Boris Johnson is under pressure to sack his chief aide after it was reported he and his wife breached the UK’s lockdown by traveling across England to stay with his parents, while showing symptoms of coronavirus.
Dominic Cummings drove more than 260 miles (420 km) from London to Durham, where he stayed with family members just days after Johnson put the UK into lockdown and banned family visits, an investigation by The Guardian and Daily Mirror found.
Police confirmed they attended a property in the area and spoke to an individual about the UK’s lockdown rules on March 31, PA Media reported. Downing Street has declined to comment.
“If (the media reports are) accurate, the Prime Minister’s chief adviser appears to have breached the lockdown rules. The government’s guidance was very clear: stay at home and no non-essential travel,” a Labour party spokesperson said.
“The British people do not expect there to be one rule for them and another rule for Dominic Cummings.
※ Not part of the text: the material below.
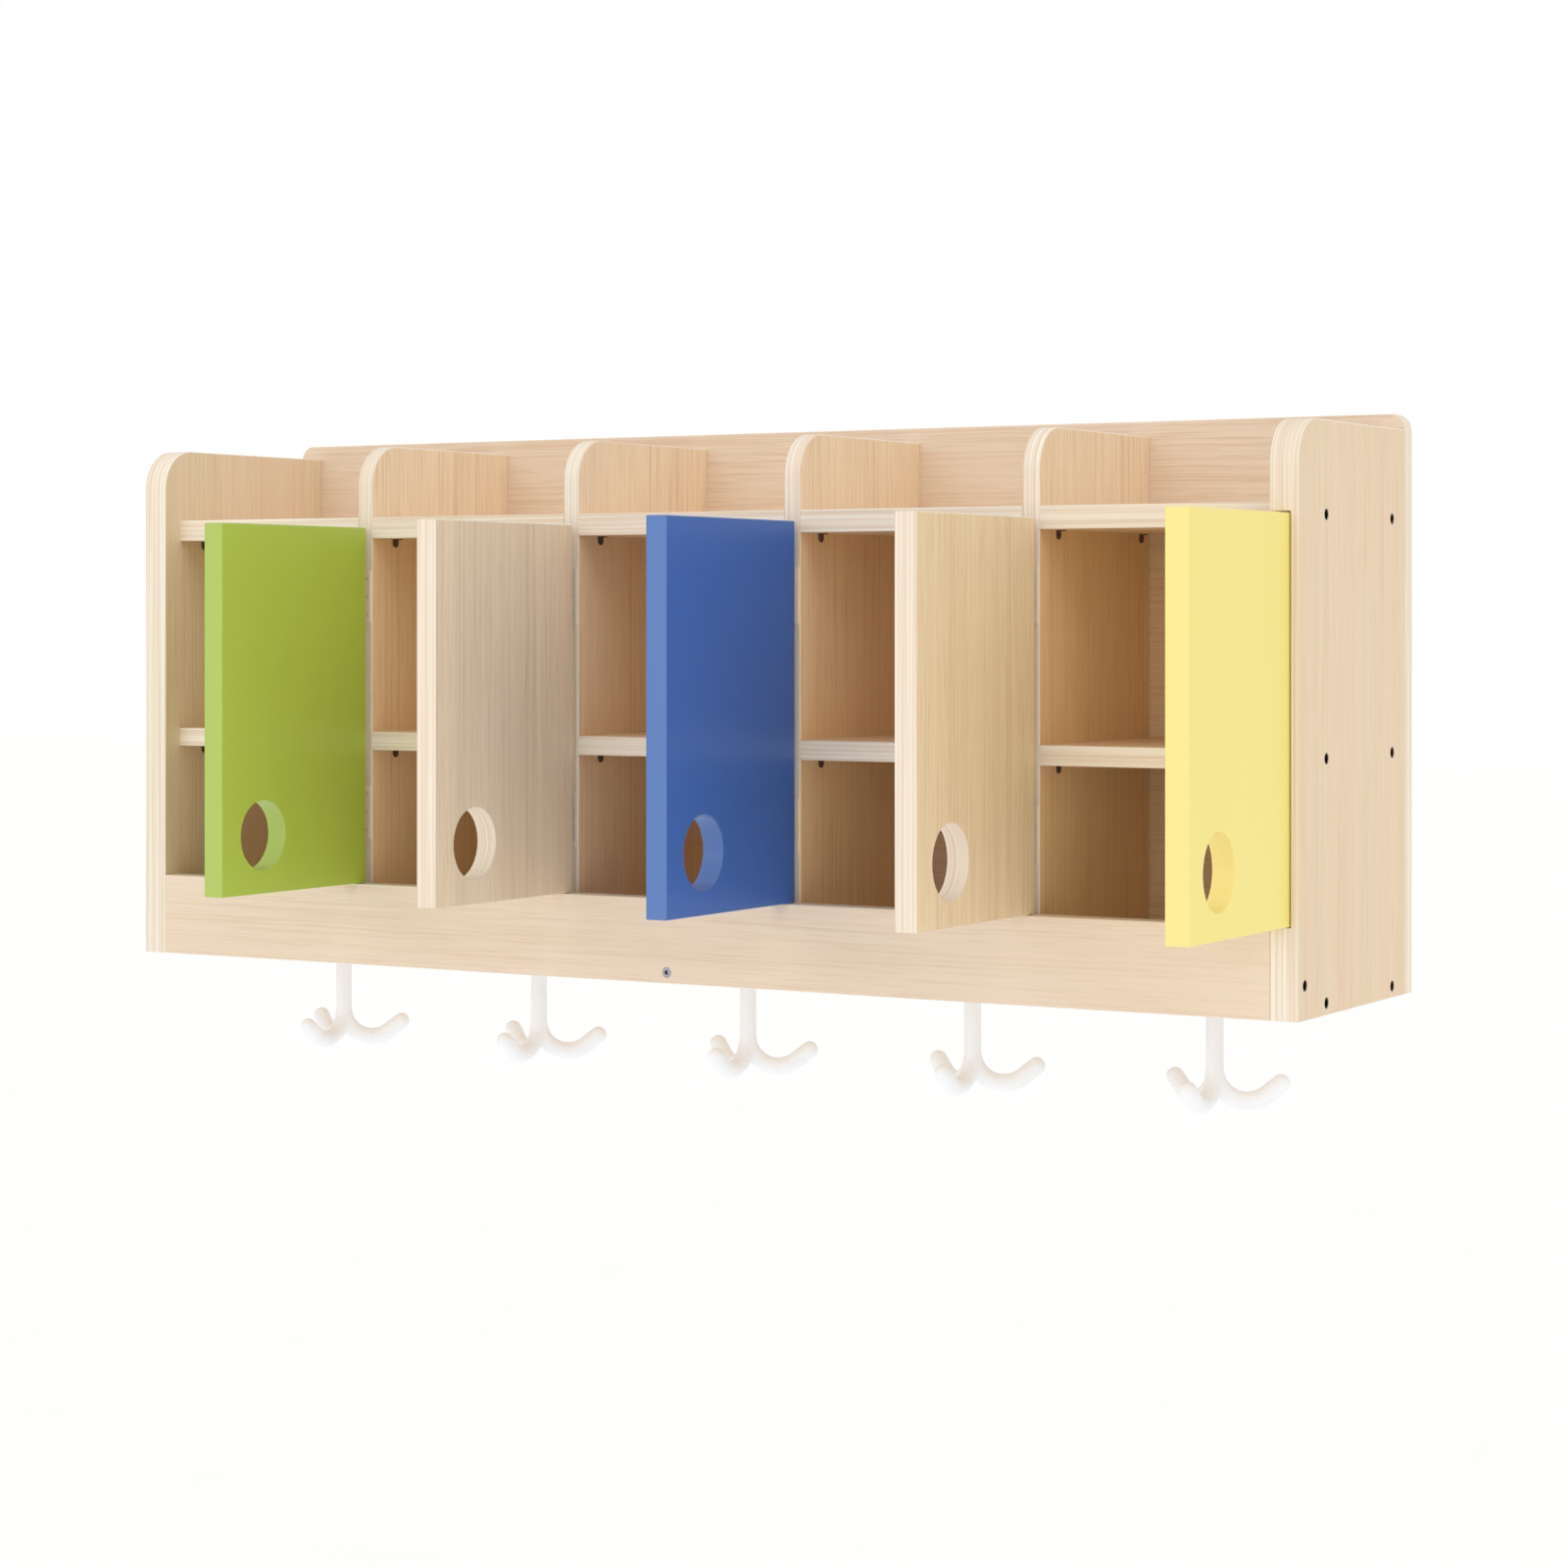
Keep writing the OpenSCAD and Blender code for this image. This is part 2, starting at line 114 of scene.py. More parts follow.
class CoatRackBoards(bpy.types.PropertyGroup):
    """Sizes of the boards that the frame's boxes don't give."""
    edge_radius: length("Edge rounding", "Radius of the long edges of the boards", 0.0009)
    shelf_extra: length("Middle shelves", "Extra thickness under the middle shelves", 0.0015)
    side_corner: length("Side corner", "Radius of the front top corner of sides and dividers", 0.038)
    back_corner: length("Back corner", "Radius of the top corners of the back panel", 0.014)
    rebate_width: length("Rebate width", "Width of the rebate behind the right side's front edge", 0.0179)
    rebate_over: length("Rebate clearance", "Height of the rebate over the top of the door", 0.0015)
    wall_hole: length("Wall hole", "Radius of the holes for the wall screws", 0.00275)
    wall_sink: length("Wall hole sink", "Radius of the countersink of the wall holes", 0.005)
    wall_sink_depth: length("Wall sink depth", "Depth of the countersink of the wall holes", 0.0025)
    wall_rise: length("Wall hole rise", "Distance between the upper and lower wall holes", 0.3)


class CoatRackDoors(bpy.types.PropertyGroup):
    """Sizes of the doors that the frame's boxes don't give."""
    edge_radius: length("Edge rounding", "Radius of the edges of the doors", 0.001)
    hole_radius: length("Finger hole", "Radius of the finger hole", 0.0315)
    hole_in: length("Hole from free edge", "Centre of the finger hole from the free edge", 0.0586)
    extra_drop: length("Extra drop", "Extra height of a door under its solid's bottom edge", 0.001)
    hole_up: length("Hole above bottom", "Centre of the finger hole above the bottom edge", 0.0519)


class CoatRackHooks(bpy.types.PropertyGroup):
    """Sizes of a three-armed hook."""
    wall_gap: length("From the wall", "Distance of the post's centre from the wall", 0.121)
    post_radius: length("Post radius", "Radius of the upright post", 0.0078)
    arm_radius: length("Arm radius", "Radius of an arm", 0.008)
    bend_radius: length("Bend radius", "Radius of an arm's bend, to its centre line", 0.028)
    drop: length("Drop", "Depth below the case at which the arms begin to bend out", 0.061)
    tail: length("Tail", "Straight length of an arm past its bend", 0.015)
    turn: angle("Arm turn", "Turn of an arm from straight down", 128)
    foot_radius: length("Foot radius", "Radius of the foot", 0.02)
    foot_thickness: length("Foot thickness", "Thickness of the foot", 0.004)
    foot_edge: length("Foot edge", "Rounding of the foot's lower rim", 0.0012)
    screw_circle: length("Screw circle", "Distance of the foot's screws from the post's centre", 0.0144)
    mesh_size: length("Mesh size", "Size of a facet of the moulded shape", 0.0011)
    passes: bpy.props.IntProperty(
        name="Smoothing", description="Passes that run the arms into the post", default=14, min=0)


class CoatRackScrews(bpy.types.PropertyGroup):
    """Sizes and places of the screws and shelf supports."""
    clearance: length("Clearance", "Gap round the head of a screw", 0.00015)
    case_head: length("Case screw head", "Radius of the head of a case screw", 0.0047)
    case_head_depth: length("Case head height", "Height of the head of a case screw", 0.004)
    case_sunk: length("Case head sunk", "Depth of a case screw's head below the panel", 0.0006)
    case_shank: length("Case shank", "Radius of the shank of a case screw", 0.0025)
    case_length: length("Case screw length", "Length of a case screw", 0.06)
    socket: length("Socket", "Radius of the six-sided socket of a screw", 0.0023)
    socket_depth: length("Socket depth", "Depth of the six-sided socket", 0.0026)
    case_front: length("Case screws, front", "Front case screws behind the front edge", 0.0612)
    case_rear: length("Case screws, rear", "Rear case screws before the rear edge", 0.0327)
    end_back: length("Apron end screw, back", "Screw in the apron's end behind the front", 0.0138)
    end_up: length("Apron end screw, up", "Screw in the apron's end above the bottom", 0.0284)
    apron_head: length("Apron screw head", "Radius of the head of the apron screw", 0.0045)
    apron_head_depth: length("Apron head height", "Height of the head of the apron screw", 0.003)
    small_head: length("Small screw head", "Radius of a countersunk head", 0.0036)
    small_head_depth: length("Small head height", "Height of a countersunk head", 0.0026)
    small_sunk: length("Small head sunk", "Depth of a countersunk head below its face", 0.0003)
    small_shank: length("Small shank", "Radius of the shank of a countersunk screw", 0.00175)
    panel_length: length("Panel screw length", "Length of the back and bottom screws", 0.04)
    foot_length: length("Foot screw length", "Length of the screws in a hook's foot", 0.018)
    hinge_head: length("Hinge screw head", "Radius of the head of a hinge screw", 0.0023)
    hinge_rise: length("Hinge screw rise", "Height of a hinge screw's head over its leaf", 0.0004)
    hinge_shank: length("Hinge shank", "Radius of the shank of a hinge screw", 0.00115)
    hinge_length: length("Hinge screw length", "Length of a hinge screw", 0.008)
    leaf_thickness: length("Leaf thickness", "Thickness of a hinge leaf", 0.0018)
    leaf_height: length("Leaf height", "Height of a hinge leaf", 0.05)
    leaf_margin: length("Leaf margin", "Hinge screws in from the right edge of a leaf", 0.0055)
    support_width: length("Support width", "Width of a shelf support", 0.0078)
    support_drop: length("Support drop", "Drop of a support below its shelf", 0.008)
    support_reach: length("Support reach", "Reach of a support under its shelf", 0.0058)
    support_limb: length("Support limb", "Thickness of a support's upright limb", 0.0014)
    support_flange: length("Support flange", "Thickness of the limb under the shelf", 0.0009)
    support_edge: length("Support edge", "Rounding of a support's edges", 0.0003)
    support_dimple: length("Support dimple", "Radius of the dimple before the peg", 0.0014)
    support_peg: length("Support peg", "Radius of a support's peg", 0.0025)
    support_peg_length: length("Peg length", "Length of a support's peg", 0.007)
    support_front: length("Supports, front", "Front supports behind the front of a shelf", 0.036)
    support_rear: length("Supports, rear", "Rear supports before the rear edge of the sides", 0.018)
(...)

Number 10 needs to provide a very swift explanation for his actions.”
The leaders of the Scottish National Party and Liberal Democrats called on Cummings, who played a senior role in the pro-Brexit campaign in 2016 and joined Boris Johnson in Downing Street last year, to resign or be sacked.
And David Lidington, Theresa May’s deputy while she was prime minister told the BBC: “There's clearly serious questions that Number 10 are going to have to address, not least because the readiness of members of the public to follow government guidance more generally is going to be affected by this sort of story.”
The UK’s coronavirus restrictions made clear that people must not visit any other household, including second residences or family homes, and must not carry out any non-essential travel.
“You should not be visiting family members who do not live in your home,” the rules stated. “You should keep in touch with them using phone or video calls.”
The country’s self-isolation guidance also states that if a person has symptoms of Covid-19, they must not leave their home for seven days.
On April 25, Cummings’ wife Mary Wakefield wrote a column in The Spectator magazine about the pair’s experience with Covid-19, but made no mention of traveling outside the capital.
“My husband did rush home to look after me,” she wrote in the piece. “After the uncertainty of the bug itself, we emerged from quarantine into the almost comical uncertainty of London lockdown,” she added.
Cummings showed symptoms shortly after Johnson revealed he had tested positive for the coronavirus.
The PM later spent a brief period in intensive care with the virus. He has repeatedly urged people to stay at home. Neil Ferguson, a leading epidemiologist who advised the UK government on its coronavirus response, was forced to resign earlier this month after it emerged he also broke the lockdown rules.
Scotland's chief medical officer, Catherine Calderwood, also left her position last month after she was photographed by a Scottish newspaper near her family's second home, in a different part of the country to her Edinburgh address.